There is still no clean water, no electricity, and dwindling food supplies. Although international aid has been mobilized, destroyed roads and power lines make it almost impossible to get aid to those who need it most.

As the hungry and thirsty grow desperate, looting of houses, supermarkets, and Red Cross envoys has been reported, with some fearing it will only get worse.

Andrew Pomeda, a high school teacher, told AFP news agency:

Tacloban is totally destroyed. Some people are losing their minds from hunger or from losing their families. People are becoming violent...I am afraid that in one week, people will be killing from hunger,”

The cruel and sad truth of this tragedy is that it was not completely unpredicted.

The most recent report from the Intergovernmental Panel on Climate Change (IPCC), released 30 September 2013, predicted that tropical storms in this area would grow more intense in the years to come.

Saleemul Huq, director of the International Centre for Climate Change and Development based in Dhaka, said:

Most developing countries are facing climate change now. They do not need the IPCC to tell them that the weather is changing,”

The report went on to state that “low-income countries will remain on the frontline of human-induced climate change over the next century, experiencing gradual sea-level rises, stronger cyclones, warmer days and nights, more unpredictable rains, and larger and longer heatwaves”.

For experts in the field, the link between economics and environmental impact is undeniable.

An October report from Britain’s Overseas Development Institute (ODI) reveals the “very close overlap” between poverty and the countries most exposed to natural hazards.

Dr. Tom Mitchell, head of Climate Change and one of the authors of the report, said:

This shouldn’t really come as a surprise because the poorest and most vulnerable people get hit hardest by extreme events,”

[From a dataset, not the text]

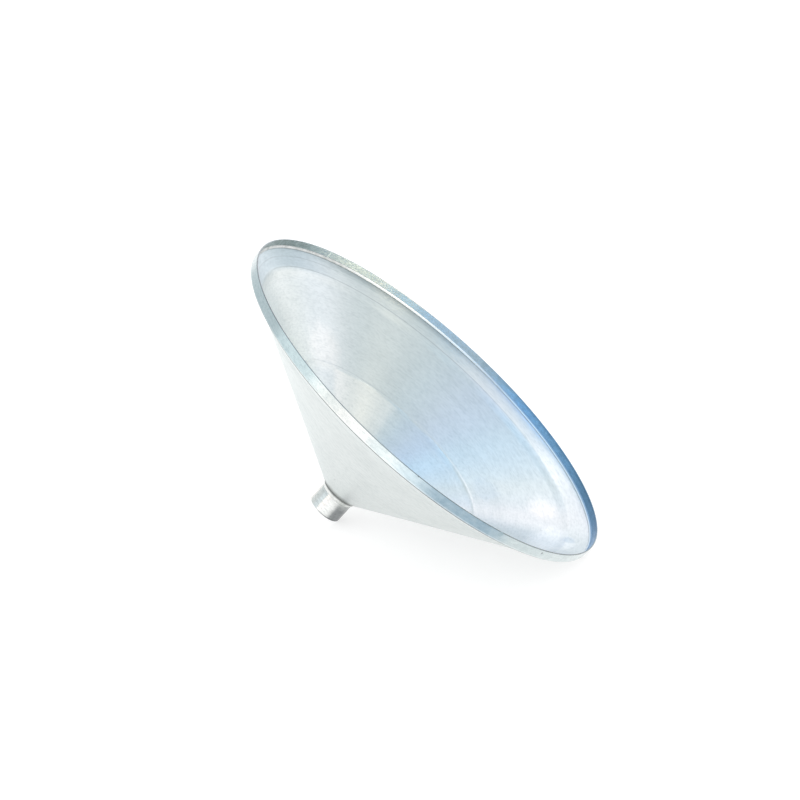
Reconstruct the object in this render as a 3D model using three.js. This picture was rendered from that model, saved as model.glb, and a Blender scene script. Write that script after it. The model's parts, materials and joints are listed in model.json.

Mitchell added that, in spite of the significant demand, countries most in need are getting very little international aid for preparedness and risk reduction – less than $2 million USD per year each.

The report concluded that ending extreme poverty is unlikely until governments “come to terms with the increased risk of natural disasters in some of the poorest parts of the world.”

The horrific devastation of Haiyan Typhoon reveals the injustice that climate change is most acutely felt by the poorest people in the least developed countries, for which it’s the hardest to recover.

"We here in the UK,  in our stronger, more comfortable homes, with our Governments better prepared for the climate's relatively mild changes - river's bursting their banks and storms - can at least demand from our politicians that this issue is nationally and globally of critical importance," said Simon Woolley, director of OBV.

The tragedy of the last few days reminds the world that climate change is not a luxury conversation – not when the penalty for its silencing is a shattered country littered with thousands of corpses.